Stephenson never went to college but was a veritable encyclopedia of knowledge. She mastered the difficult and overwhelmingly complex task of coordinating WRAL’s FCC documents. During the fight to get Raleigh’s first television license for WRAL, she sat through grueling questioning by hotshot DC lawyers and never flinched. She helped prepare 3,000 pages of paperwork for the 75-day hearing. In a world dominated by men, Stephenson stood firm as an equal member of that five-person team and came home victorious.
When WRAL-TV went on the air in 1956, Stephenson had created almost every position and worked in Traffic, Sales and Personnel. She was the first person on television payroll and temporarily served as administrative assistant to the President and FCC specialist until all positions could be filled. She was responsible for all FCC filings, a cumbersome task that included reams of paperwork and technical detail. Stephenson morphed into whatever was needed, learning an entire field of information at the drop of a hat.

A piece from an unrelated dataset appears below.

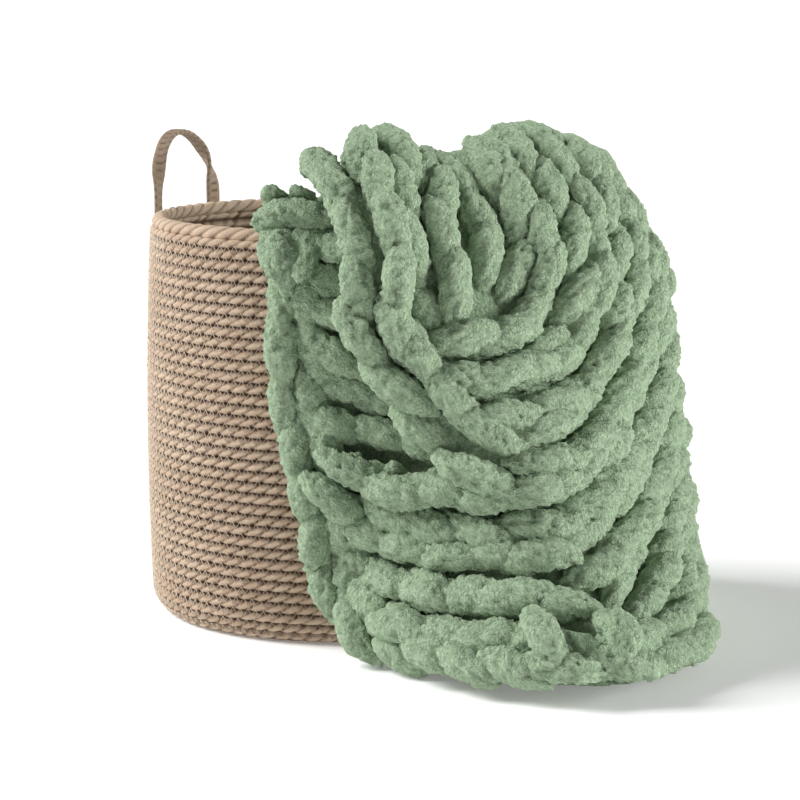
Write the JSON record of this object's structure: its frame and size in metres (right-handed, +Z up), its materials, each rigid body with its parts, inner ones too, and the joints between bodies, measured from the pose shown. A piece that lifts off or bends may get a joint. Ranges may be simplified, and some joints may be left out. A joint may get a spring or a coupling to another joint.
{
  "type": "chunky knit blanket draped over a basket",
  "caption": "Plush chunky knit blanket falling in a pleat over the rim of a round rope basket with strap handles.",
  "frame": {"origin": "centre of the basket's flat base, on the surface it stands on", "axes": "+Z up, +Y to the back; the blanket falls over the front right of the rim, towards -Y and +X"},
  "size_m": [0.5703, 0.641, 0.5067],
  "materials": {
    "plush_yarn": "matt short-pile chenille yarn, sage green",
    "jute_rope": "coiled twisted plant-fibre rope, pale brown",
    "jute_strap": "woven plant-fibre strap, brown"
  },
  "bodies": {
    "root": {"blanket": "plush_yarn", "basket": "jute_rope", "handle_left": "jute_strap", "handle_right": "jute_strap"}
  },
  "joints": []
}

Stephenson made an impact on the community as well, working as an advocate for the arts and the underprivileged. She spent 16 years on the board of the Tammy Lynn Center for profoundly and severely retarded children. She volunteered for the Raleigh Fine Arts Society and the North Carolina Symphony and chaired the Communications Committee of the Raleigh Junior Women’s Club for several years. She coordinated The Raleigh Golden Age Club’s annual Christmas luncheon for over four decades and saw that luncheon grow from 50 to over 1,500 people.
As Stephenson’s years at the company grew, CBC had to create gifts for her years of service at the annual long-term employees’ luncheon. She so far outranked others in longevity that the company presented her with several unique rewards, including a marked parking space by the door. After her death, Goodmon permanently affixed her parking sign at the company’s locations on Hillsborough Street and at the television station on Western Boulevard as a reminder of her legacy and contributions. He wanted future employees to ask, “Who is Scottie Stephenson?” and thus learn her story of determination, quality and excellence.